With Australia as vast as it is and with such a relatively low population density, logistical problems of transport, quarantine, customs and coastal defence have always been issues.  With technology advancing as rapidly as it is, for both the crooks and those policing, we need to take advantage of everything we have, in order to maintain control over these important areas of our life and lives in this country.

Restricting entry to more easily controlled entry points is one way, and it also enables a much higher level of service to be provided at those points.  Decentralising services to those specialised transport hubs can also offer populations a reason to move away from the densely populated cities and into regional areas.

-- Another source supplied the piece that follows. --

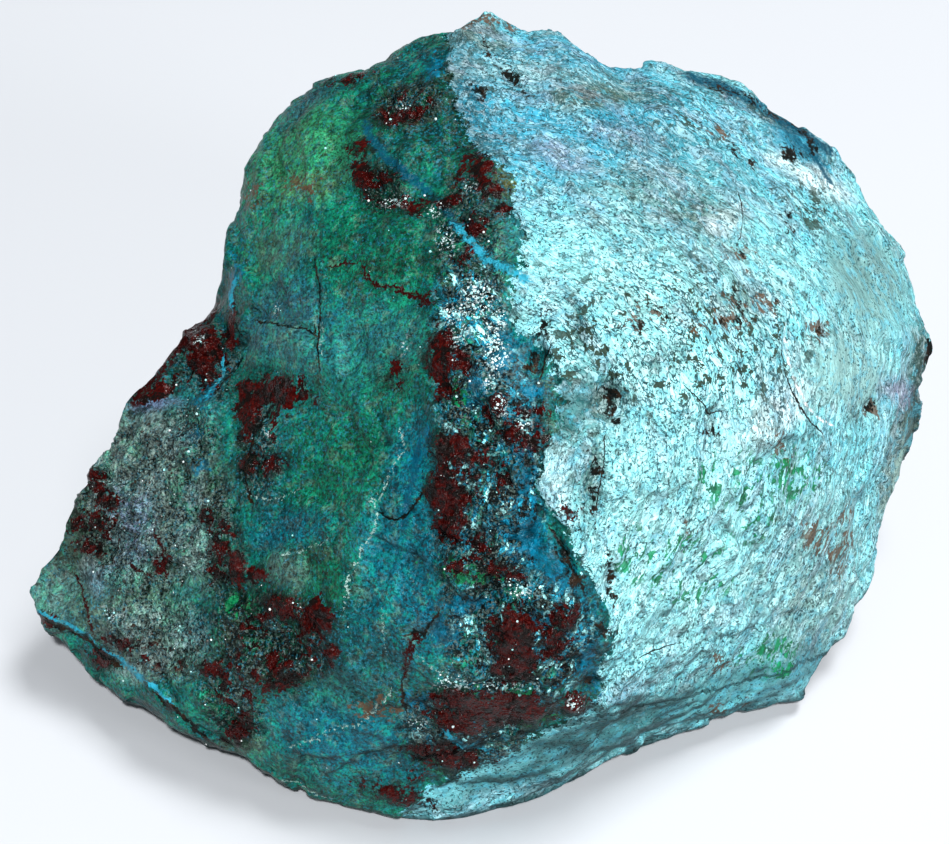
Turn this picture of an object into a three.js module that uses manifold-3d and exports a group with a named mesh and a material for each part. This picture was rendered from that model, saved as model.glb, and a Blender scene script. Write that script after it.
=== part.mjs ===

If Dubbo was a traffic hub, with an international airport, a railhead and a road transport hub, linked with others at Toowoomba, Townsville, Broome and Adelaide, this would enable:

  1. A total customs and quarantine environment – able to be totally isolated until clearance was obtained.  This could be for air cargo, as well as human travellers and bring a new level of security into the air transport industry.  Drug and contraband detection par excellence could be built into the facilities on a level previously not known, and provide protection not previously available at airports.
  2. Bulk passenger arrivals from international destinations in the largest passenger aircraft, with a parallel domestic service delivering passengers in smaller, quieter aircraft specifically to the destinations they wanted to reach without congesting those destinations.  In these particular international airports, there would be no limits on airport runway lengths or curfews.  Weather is also much more predictable away from the coastal regions, with less chance of air traffic arrival or departure delays.  Accommodation infrastructure would be built to support the airport capacity.
  3. Currently overcrowded air and terminal spaces at major capital city airports of Melbourne, Sydney and Brisbane would be relieved and domestic only aircraft would be landing there on regular schedules.  However, for Heads of State such as the US President with his Air Force One Jumbo, the capacity of the airport is still available for the larger aircraft, and airspace security would be further enhanced.
  4. Aircraft servicing facilities could be built in these lower infrastructure cost areas, further decentralising expertise and population.  Rather than sending aircraft offshore for servicing, with the lower overheads possible, servicing of aircraft could become an industry that brings other airlines and business into Australia.
  5. Air Traffic Control would also be simplified and safer with fewer terminals, in more widely dispersed areas, with specifically international traffic only corridors and domestic traffic only corridors.  This also brings a new level of security into anti-terrorism management.  A 9-11 style attack would become very difficult to coordinate with such a well-coordinated air traffic control system.
  6. Location of Air Defence Forces in nearby locations and “over the horizon” radar could also facilitate air traffic control, other sea and air traffic movements and any other ground movements in the regions.  This, in coordination with a Coast Guard service as detailed elsewhere in these policies, would complete a coastal defence system and network of services.

Should this network develop, in conjunction with the transport hub concept, it would be a radical rethink of airports, transport and traffic movements within Australia, and precipitate the next evolutionary step in the development and decentralisation of Australia as a nation growing and taking its place in a growing, international marketplace.